The actual engineering problems were substantial. Ultrasonic sensors that couldn't work through interference. Latency that broke immersion. A design that worked better in theory than practice. But those failures did something important: they mapped out the problem space. The engineering community knew exactly what needed to improve. Infrared instead of ultrasonic. Lower latency hardware. Better gesture recognition algorithms. The Glove's not-good-ness became the roadmap for the next iteration.

Forget the Glove itself. Look at what came after. The Wii Remote arrived in 2006—17 years later—with motion sensing that actually worked. Nintendo had learned the lesson. The Kinect followed in 2010, making full-body control viable without controllers. And now VR headsets in 2025 use hand-tracking that would have seemed miraculous to a 1989 engineer trying to make the Glove functional. Each step built on the foundation the Glove accidentally created—a market that believed body-based input was possible, even though the first mainstream attempt had failed.

This pattern is worth understanding for anyone building input systems or evaluating emerging technologies. The Power Glove succeeded as a failure. It failed as a product but succeeded as a paradigm shifter. It taught the industry that motion-control was worth pursuing, even if this particular implementation wasn't worth buying.

The business case collapsed quickly. The Glove was a brief success at retail—marketing magic can move inventory—but nobody kept playing with it. The game library was thin. The novelty wore off fast. Nobody was upgrading their gaming setup around the Glove experience. But the infrastructure remained. The knowledge remained. The belief in the future remained.

When the Wii arrived, it wasn't starting from zero. Seventeen years of motion-control research had happened. Better sensors existed. Algorithms had improved. Game developers understood what worked and what didn't. The Wii succeeded because the Glove had failed in such specifically instructive ways. The Glove's problems became the Wii's opportunity.

There's a deeper lesson here about innovation cycles and adoption curves. Failed early attempts aren't wasted steps—they're data collection for the entire industry. The Power Glove burned capital and market goodwill, yes. But it also created institutional knowledge. It proved the concept worked (eventually), even if this version didn't. It attracted engineering talent interested in solving the hard problems. It created a mental model in the gaming industry that body-based control was the future.

For builders and game developers right now, this framework matters. VR is still in its own Glove moment—a technology that's conceptually powerful but practically immature. The headsets don't quite feel right. The interactions are sometimes awkward. The comfort isn't there yet. But what's being built now is the roadmap for 2035's version, the one that works. The failures of Meta Quest 3, PlayStation VR2, and others are educating the next wave.

The Glove also teaches a lesson about paradigm timing.

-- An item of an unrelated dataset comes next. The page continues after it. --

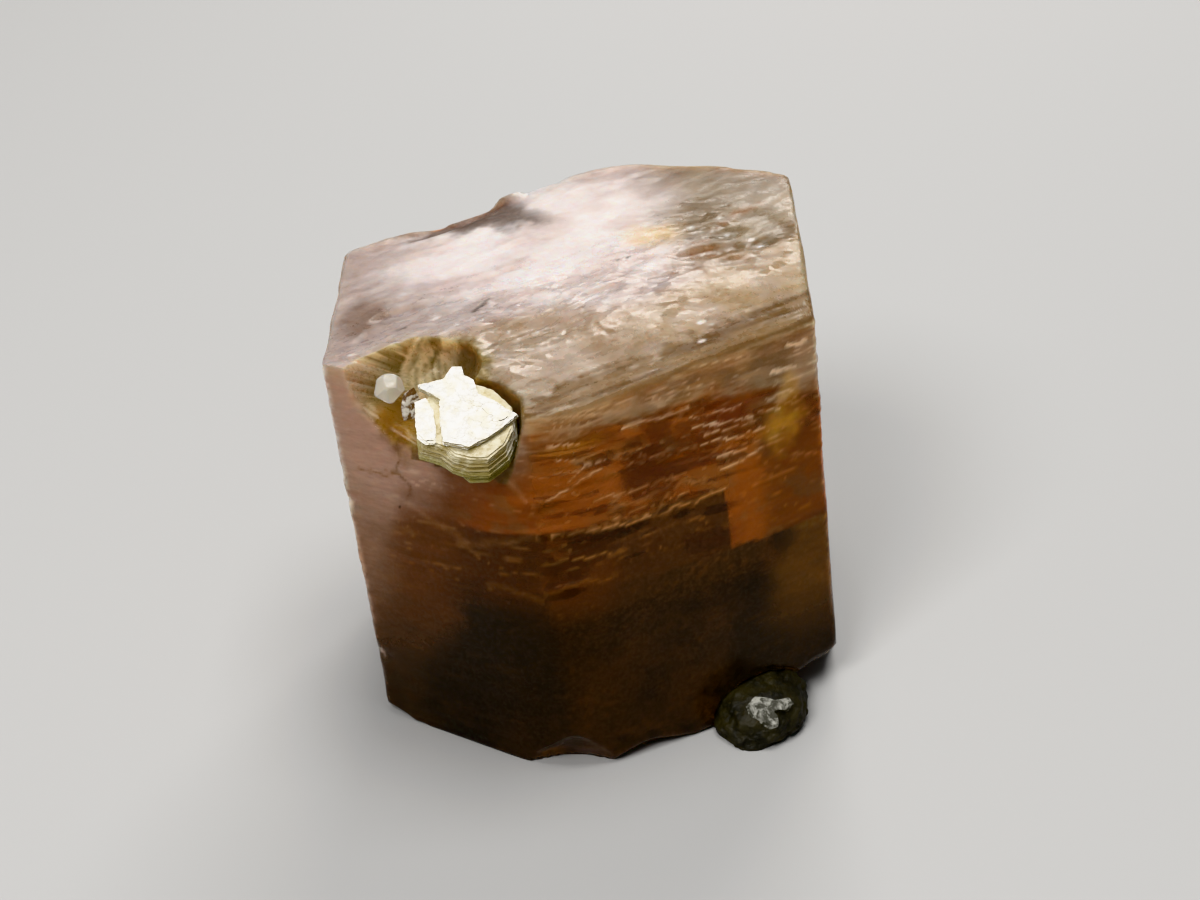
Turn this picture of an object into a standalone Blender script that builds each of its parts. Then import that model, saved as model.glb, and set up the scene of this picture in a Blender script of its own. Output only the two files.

You can't force a technology into the mainstream before the supporting infrastructure exists. The Glove wanted to be the future when the future wasn't quite ready. Faster processors, better sensors, lower latency—these didn't exist yet. Seventeen years later, they did. That timing gap isn't a flaw in the Glove's ambition. It's a feature of how technology adoption actually works.

For professionals navigating emerging tech, this is practical. The first mainstream version of something is almost never the best version. Early adopters aren't paying for quality—they're paying for the proof that the category will exist. The real value comes when the second or third wave of products incorporates the lessons from the failed first wave. The Power Glove wasn't the failure that killed motion control. It was the failure that proved motion control was worth killing off inferior implementations to achieve.

Understanding this distinction changes how you evaluate emerging technologies. Don't ask if the first version is good. Ask if the category is viable. The Glove proved motion control was viable, even though the Glove itself wasn't. That's the inflection point that mattered. That's why the Glove matters to VR today. The path from 1989's failure to 2025's sophisticated hand tracking runs straight through understanding why the Glove's specific failures mapped the route forward.

The Power Glove's historical importance isn't that it worked—it didn't. It's that it failed in ways that created the conditions for future success. For game developers and innovation teams, the lesson is clear: failed paradigm shifters are educational infrastructure. They map the problem space. They prove viability even when implementation fails. Today's VR uncomfortable moments are tomorrow's solved problems. Watch what breaks in current VR systems. Those breaks are the roadmap for the version that wins.